Local Serb Leader ‘Wanted to Divide Vogosca’

30. January 2017.16:25
A prosecution witness at the trial of Jovan Tintor for crimes against humanity said the defendant, who was head of the Serb Crisis Committee in Vogosca in 1992, called for the municipality to be divided.

Prosecution witness Besim Krupalija, the former deputy president of the executive board of the Vogosca municipal assembly, told the state court on Monday that defendant Jovan Tintor said at a meeting at the beginning of May 1992 that he wanted the municipality to be divided.

Krupalija said he was prohibited from entering the municipality building in late April 1992 after a yellow VW Golf driven by a man with a stocking over his face followed him to work that day.

“When I arrived at the entrance, another person was there and told me I could no longer work there, adding it was a Serb municipality and we were not welcome anymore. He said he was ordered to be kind to us, but he could also open fire and arrest people,” Krupalija said.

He said that on May 2, 1992, he received an invitation to go to negotiations with the Serb Democratic Party in order to get the municipality functioning again.

At the meeting, Tintor demanded that Serbs and Bosniaks in Vogosca be separated, Krupalija recalled.

“Tintor said: ‘You should know that I shall never live in a sovereign country of Bosnian and Herzegovina. You, Muslims, did not want to live in Yugoslavia. We never want to live with you again. We want to divide the municipality. We shall leave the parts inhabited by Muslims to Muslims, while the areas inhabited by Serbs will belong to Serbs,” he said.

According to the witness’s testimony, a few hours later, shooting began.

The local population in the Menjak neighbourhood, where he lived, sought shelter in basements. The shooting lasted until the evening and all the houses in the neighbourhood were hi, he saidt.

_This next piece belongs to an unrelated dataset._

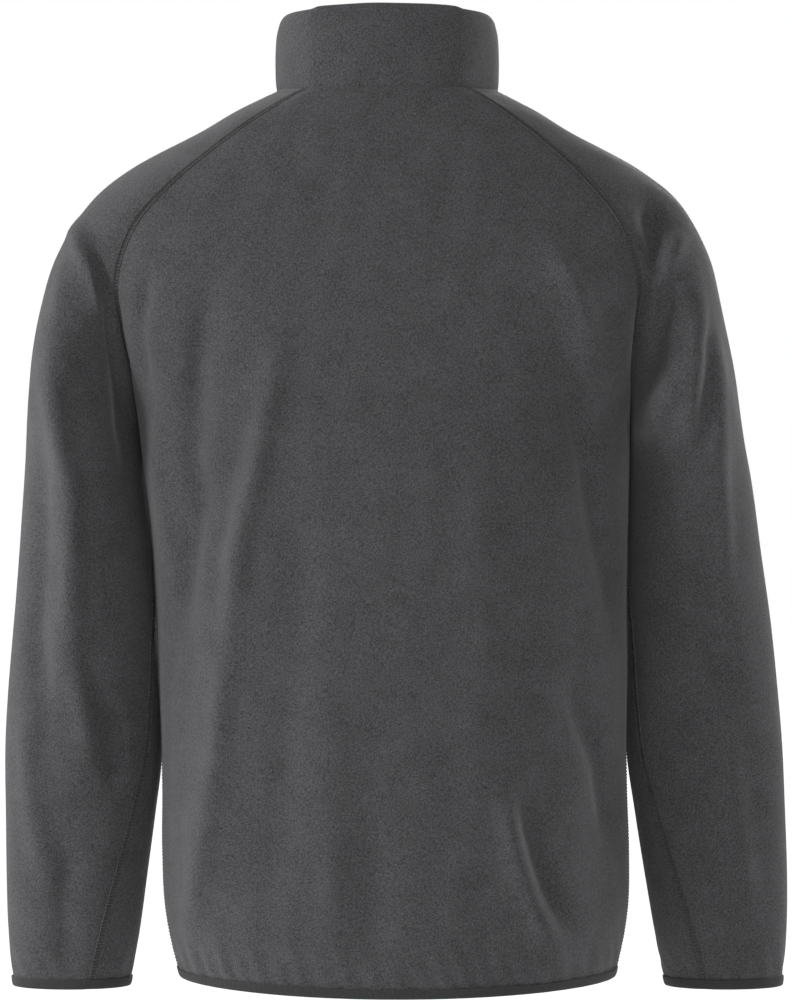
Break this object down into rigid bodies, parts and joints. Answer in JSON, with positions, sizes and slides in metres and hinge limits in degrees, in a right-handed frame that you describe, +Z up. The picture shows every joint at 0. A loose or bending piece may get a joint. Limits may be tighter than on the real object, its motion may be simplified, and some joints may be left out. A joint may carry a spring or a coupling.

“When we went out, we saw total chaos. We heard that ‘[Serbian Radical Party leader Vojislav] Seselj’s men’ had arrived, so people began fleeing. I left for Sarajevo the following day,” Krupalija said.

The indictment charges Tintor with participating in a widespread and systematic attack against the non-Serb population in the Vogosca municipality from April 1992 to the end of July.

He is charged with unlawful detention, torture, beating, forcing people to do hard labour and the murder of Bosniaks and Croats at several locations, including detention camps.

At another trial at the state court on Monday, a court medical expert testified that a detainee who was released from the Crna Kuca detention centre in Kruscica in the Vitez municipality had severe bodily injuries.

“On the basis of the available documentation I can say that, during his medical examination, [detainee Goran] Strukar had contusions around his eye, a fracture of the nose bone, two broken teeth, an injured lip, a suspicious fracture of the cheek bone, as well as contusions on his upper arm, lower arm, back and chest,” said expert Branimir Markunovic.

“Individually, each of those injuries can be considered a light bodily injury, but when cumulative, like in his case, they are considered to be severe bodily injuries,” Markunovic added.

He pointed out that all the injuries were caused by blows from blunt and hard objects.
Minet Akeljic, Saban Haskic, Senad Bilal, Hazim Patkovic and Semsudin Djelilovic are on trial for the mental and physical abuse of detainees in the Crna Kuca detention centre.

According to the charges, they were all members of the Bosnian Army’s military police force.